There are some shenanigans with drugging the big big dobermans at the front door with sleepy sausages to get past them and Christine being thoroughly unimpressed by Belatrix's traps after having survived her father's, but I got yanked out of the story a bit by this portrait hanging on her wall:
How on earth can there be a portrait of Belatrix as an adult with Isaac?! She would have had to be a child when he died to be this young, which is backed up by the fact that he left notes around the place saying that he never told her what he was up to because he wanted to protect her when she was younger. I assumed when she earlier said that her father taught her things that she meant after she raised his ghost. We were so close to the end without hitting a major continuity error!

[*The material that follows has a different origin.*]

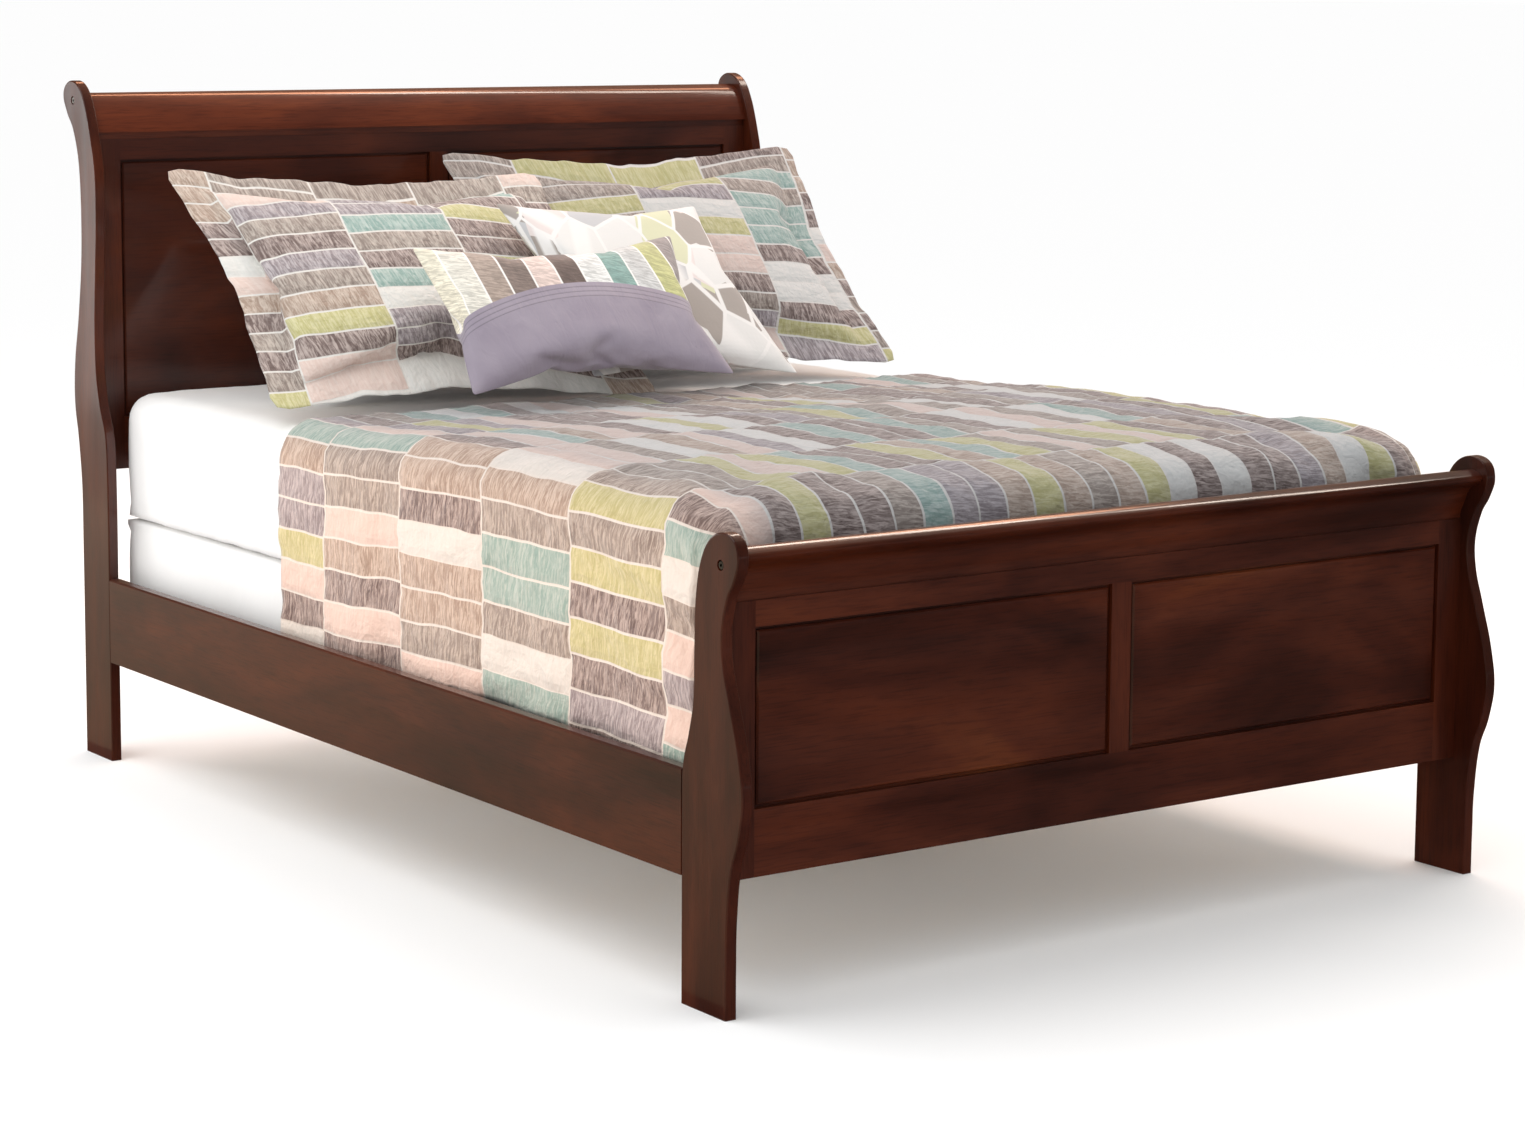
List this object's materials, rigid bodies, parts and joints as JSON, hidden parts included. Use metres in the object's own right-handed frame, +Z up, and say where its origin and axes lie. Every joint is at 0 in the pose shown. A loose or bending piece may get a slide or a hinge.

But anyway, after one more of those "rush because someone is mid-ritual even though because of the way game mechanics work you could actually leisurely wander about with no hurry whatsoever" moments, we manage to interrupt Belatrix and prevent her from stealing Margaret's voice for her own, returning it back to its owner. In a move that is pretty unnecessary, interrupting the ritual actually KILLS Belatrix (Christine doesn't kill her, to be clear, the magic just appears to have that effect when interrupted), and the game ends with Margaret making her big debut, her dreams all coming true, and Christine and her family living happily ever after.
The additional features for the game are all very nice; you can go back and look at all the concept art, listen to all the music tracks used in the game, visit your finished dressing room and poster columns from the side games, and even play all the mini-games and hidden object screens that have already been completed from the "Extras" screen. It's a very nice collection of extra features and replay options!
The bonus game is a little weird, which isn't a surprise since those are often tacked on by a slightly different team or at least separately from the main game (I don't have any proof, but I also think they are often put together from material that was created for the main game but ended up being cut for whatever reason, so they don't have to do a lot of extra design or build too many extra art assets). But the main game is a gorgeous one, and I don't think I've enjoyed one of the games in this genre this much except for the 2011 Mystery Legends: The Phantom of the Opera one, which had a very different tone. Overall, it's a great time and a fun adaptation.